Each line containing the word "three" must be reported.

- - -

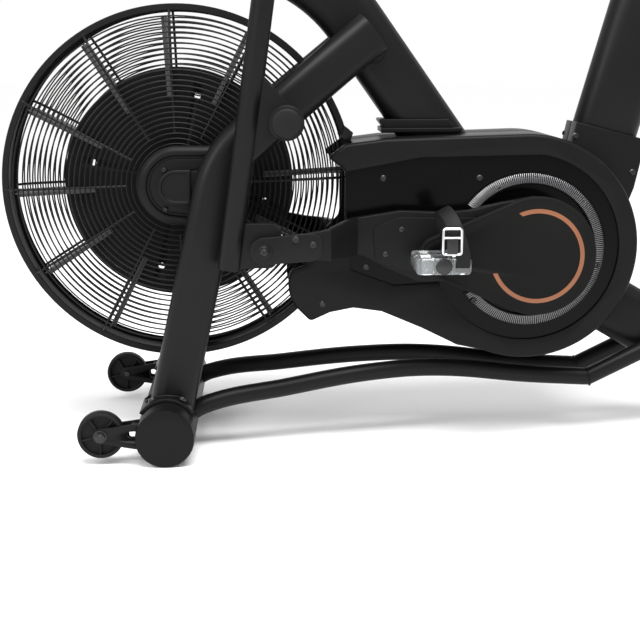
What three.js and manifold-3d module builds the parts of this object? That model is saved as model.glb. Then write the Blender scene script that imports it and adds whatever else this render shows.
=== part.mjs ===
// Air bike: a fan-braked exercise bike with swinging handle levers.
// Millimetres. +X points to the rear, +Y to the rider's right, +Z up.
// The origin lies on the floor, in the middle of the bike's length and width.
import * as THREE from "three";
import { mergeVertices } from "three/addons/utils/BufferGeometryUtils.js";
import Module from "manifold-3d";

const wasm = await Module();
wasm.setup();

// ---------------------------------------------------------------- driving dimensions
const gap = 0.3; // air between neighbouring pieces
const runGap = 1; // air beside a part that turns

// floor tubes
const stabRadius = 50;
const stabWall = 3;
const frontHalf = 262;
const rearHalf = 235;
const frontX = -399;
const rearX = 650;
const capDepth = 9;

// frame tubes: flat ovals, wide in the side view
const legWide = 78;
const legDeep = 46;
const spineWide = 107;
const spineDeep = 64;
const tubeWall = 3;
const railRadius = 16;
const saddleThick = 6; // plate under each fork leg

// fan and cage
const cageRadius = 311;
const cageLift = 149; // floor to the bottom of the cage
const hoopHalf = 48;
const hoopWide = 12;
const domeHalf = 76;
const hubRadius = 68.5;
const discRadius = 203;
const discY = -22;
const bladeCount = 12;
const bladeReach = 300;
const bladeHalf = 44;
const wireWide = 4;
const spokeCount = 8;
const fan = { x: -380, z: cageLift + cageRadius };

// crank, rods and levers
const crank = { x: 239, z: 344 };
const crankLength = 175;
const crankThrow = 65;
const axleRadius = 15;
const pinRadius = 12;
const pivot = { x: -191, z: 574 };
const foot = { x: -230, z: 362 };
const leverRadius = 19;
const leverY = 194;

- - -

▸ Correct answer
What three.js and manifold-3d module builds the parts of this object? That model is saved as model.glb. Then write the Blender scene script that imports it and adds whatever else this render shows.
import * as THREE from "three";
import { mergeVertices } from "three/addons/utils/BufferGeometryUtils.js";